How Grammar Will Drive Me to an Early Grave

This is me with a statue of Jack London.
This is me with a statue of Jack London.

So my devil-may-care, martini-joking self hides a worrier. And of the assorted things I worry about, Alzheimer’s or some equally terrible disease sucking away my brain is one. I don’t know why I am preoccupied with this. It does not seem to me others are as concerned. My Great Grandmother had Alzheimer’s. I worked in a skilled nursing home for a while and saw amazing people suffer memory/mental acuity loss. And I trend towards a form of hypochondria that can easily imagine the flu is meningitis or the plague.

(In my defense there are a lot of terrible illnesses that start with “flu-like” symptoms.)

Even if it’s not one of those diseases, the worrying itself is bad for you and can cause early death. I don’t know that for sure, but it seems like something that would be true, doesn’t it? I know worrying is not good for you.

Or good.

Even Jesus talked about it; and he only had two years to cover a whole lot of material.

But where grammar factors in as an alarming symptom is because I KNOW grammar. I know about the Oxford Comma Controversy (I am pro comma). I’m not quite as good with a semi colon, but I am solid with the colon. Sometimes I have to read aloud to determine if it is “me” or “I” or double check if the correct verb is plural or singular. I don’t know that  I will ever get lay, laid, lying, but I’m not aiming for perfection. Competency would serve.

And yet I make mistakes all the time. And do not catch them.

For example, in this other blog post. Right at the beginning? See the word gem? I had that spelled as “gym”. I proofed that post SEVERAL times and never caught it. I published it that way.

Some of the mistakes I make are from cutting/pasting and missing a tense change or even just pure typos. Others are because I am not paying attention.  But STILL.

How do I miss these mistakes? Why does my brain not catch them as I proof? I often use the old journalism trick of proof-reading backwards (thank you, Mrs. Tatum). And I still miss simple, obvious mistakes.

All the time.

So, this has me worried that this is some sort of early onset of a disease that will rob me of other faculties. How long before I forget what this “&” is called (or that I needed to use quotation marks around it)? How much time do I have before I forget one of my favorite words of all time: onomatopoeia. Will it happen slowly or just be BAM! SNAP! POOF! and gone? Is it yet another bad symptom that I thought I was witty with that last one?
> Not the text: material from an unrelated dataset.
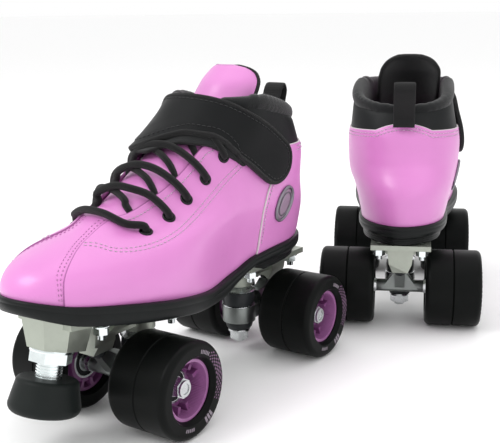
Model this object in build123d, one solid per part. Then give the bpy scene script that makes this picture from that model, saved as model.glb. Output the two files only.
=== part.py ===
"""A pair of quad roller skates: ankle boot, two trucks, four wheels and a toe stop on each.

One skate is modelled in its own frame: toe along -Y, +Z up, +X the outer side of the foot,
the floor at z = 0 and the origin midway between the two axles. Both skates are then moved into
the pair's frame: the right skate is a mirror image, turned and set down behind the left one.
"""

import os
from math import cos, hypot, radians, sin, sqrt, tan

from build123d import *

# ---- driving dimensions, mm ----
WHEELBASE = 162.0
TYRE_RADIUS = 31.0
TYRE_WIDTH = 44.0
TYRE_EDGE_ROUND = 4.0
WHEEL_OFFSET = 42.5
HUB_RADIUS = 19.5
HUB_WALL = 2.2
BEARING_RADIUS = 11.0
BEARING_BORE = 5.6
BEARING_WIDTH = 7.0
AXLE_RADIUS = 3.5
HOUSING_RADIUS = 5.0
KINGPIN_RADIUS = 4.0
KINGPIN_OFFSET = 24.0
PIVOT_OFFSET = 17.0
PIVOT_HEIGHT = 50.0
RING_HEIGHT = 30.5
RING_RADIUS = 12.5
LEATHER = 2.4
STOP_TILT = 15.0
STOP_ROOT = (0.0, -133.0, 62.5)
RUN_FIT = 0.06
STANDING = (Align.CENTER, Align.CENTER, Align.MIN)
BLOCK_TOP = ((20.0, -112.0), (20.0, -134.0), (10.0, -147.0))
BLOCK_BOTTOM = ((13.0, -121.0), (13.0, -136.0), (6.0, -145.0))
STOP_LOW, STOP_HIGH = 17.6, 38.8
STEM_LENGTH = 42.0

# placement of the two skates in the pair's frame
PAIR_SHIFT = (-40.0, -121.3, 0.0)
RIGHT_TURN = -155.0
RIGHT_REAR_AXLE = (74.3, 182.6)

# Sections of the boot: height, toe end, heel end, then half widths at four stations along
# the foot, outer side first and inner side second. Two more stations round off each end.
STATIONS = (0.0, 0.10, 0.33, 0.58, 0.83, 1.0)
TOE_STATION, TOE_FULLNESS = 0.03, 0.62
HEEL_STATION, HEEL_FULLNESS = 0.95, 0.66
LEVELS = (
    (64, -146, 108, (27, 45, 33, 30), (25, 37, 26, 28)),
    (84, -154, 112, (30, 48, 35, 32), (28, 40, 28, 31)),
    (92, -160, 115, (33, 50, 36, 34), (31, 42, 30, 32)),
    (102, -161, 116, (34, 51, 38, 36), (33, 43, 33, 34)),
    (111, -157, 116, (32, 50, 40, 38), (31, 42, 36, 36)),
    (118, -147, 114, (28, 48, 41, 39.5), (27, 41, 37, 38)),
    (123, -131, 111, (24, 45, 41.5, 40.5), (23, 39, 38.5, 40)),
    (128, -110, 108, (21, 41, 41.5, 41), (20, 37, 39, 41)),
    (136, -92, 105, (20, 37, 41.5, 41.5), (20, 34, 39.5, 41.5)),
    (146, -73, 104, (20, 34, 41.5, 41.5), (20, 32, 40, 41.5)),
    (156, -54, 104, (20, 34, 41, 40.5), (20, 32, 40, 41)),
    (167, -35, 100, (21, 35, 40, 38), (20, 34, 39.5, 40)),
    (182, -11, 94, (22, 36, 38.5, 34.5), (20, 35, 40, 38)),
    (202, 9, 88, (24, 37, 38, 32.5), (22, 36.5, 41, 37)),
)
STRETCH_LIMIT = 4.0

# Profiles seen from the side, as (y, z)
SOLE_TOP = (
    (-175, 104), (-161, 100), (-140, 94.5), (-111, 90), (-70, 84), (-26, 79), (4, 81),
    (28, 86), (60, 88), (125, 88.5),
)
SOLE_BOTTOM = (
    (-175, 97), (-161, 91.5), (-140, 83.5), (-111, 78.5), (-75, 74), (-46, 70), (-16, 68),
    (6, 73), (30, 79), (60, 79.5), (125, 79.5),
)
HEEL_BOTTOM = 72.5
HEEL_SEAT = 92.8
QUARTER_TOP = ((-70, 205), (-13, 178), (0, 175), (18, 168), (40, 162), (75, 161), (125, 163))
COLLAR_TOP = (
    (-40, 196), (-8, 197), (8, 198.5), (31, 199), (60, 193.5), (85, 185), (102, 180), (125, 178),
)
COUNTER_EDGE = ((27, 70), (32, 92), (30, 118), (33, 130), (42, 146), (50, 170))
STRAP_OUTLINE = (
    (-36, 163), (-58, 197), (-2, 197), (10, 194), (22, 186.5), (39, 176), (51, 166), (56.5, 157),
    (53, 146), (43, 138.5), (34, 138), (26, 143.5), (12, 155), (-3, 164.5), (-20, 165.5),
)
STRAP_INNER_END = 22.0
THROAT = ((-93, 12), (-80, 17), (-63, 20), (-48, 22), (-16, 24), (-8, 26), (30, 26))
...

I talked to my doctor about this and she said even if it is early dementia there is nothing that can be done. Nothing. Seriously. That was her best. It was enough to fragment what I’ve got left.

7 Comments

  1. Charise

    Hi, Sydney! You may have forgotten what else to say, but you used all the proper grammar! Hope you’re okay up your way. We’ve had a lot of small fires, but thankfully, extinguished quickly.

  2. Jef

    I’ve always admired Hollis Gillespie’s signature, which states: Typos are intensional.

    You cannot catch everything. Your mind fills in the missing words. You know you meant “you’re,” but you typed “your,” anyway.

    I am alarmed, however, by people writing “loose” when they mean “lose.”

    Still, perhaps Weird Al sums it up best: https://www.youtube.com/watch?v=8Gv0H-vPoDc.

  3. Katherine Bolger Hyde

    The proofreading gene is separate from the grammar gene. Not everyone who has one has the other. This is not a sign of early-onset dementia!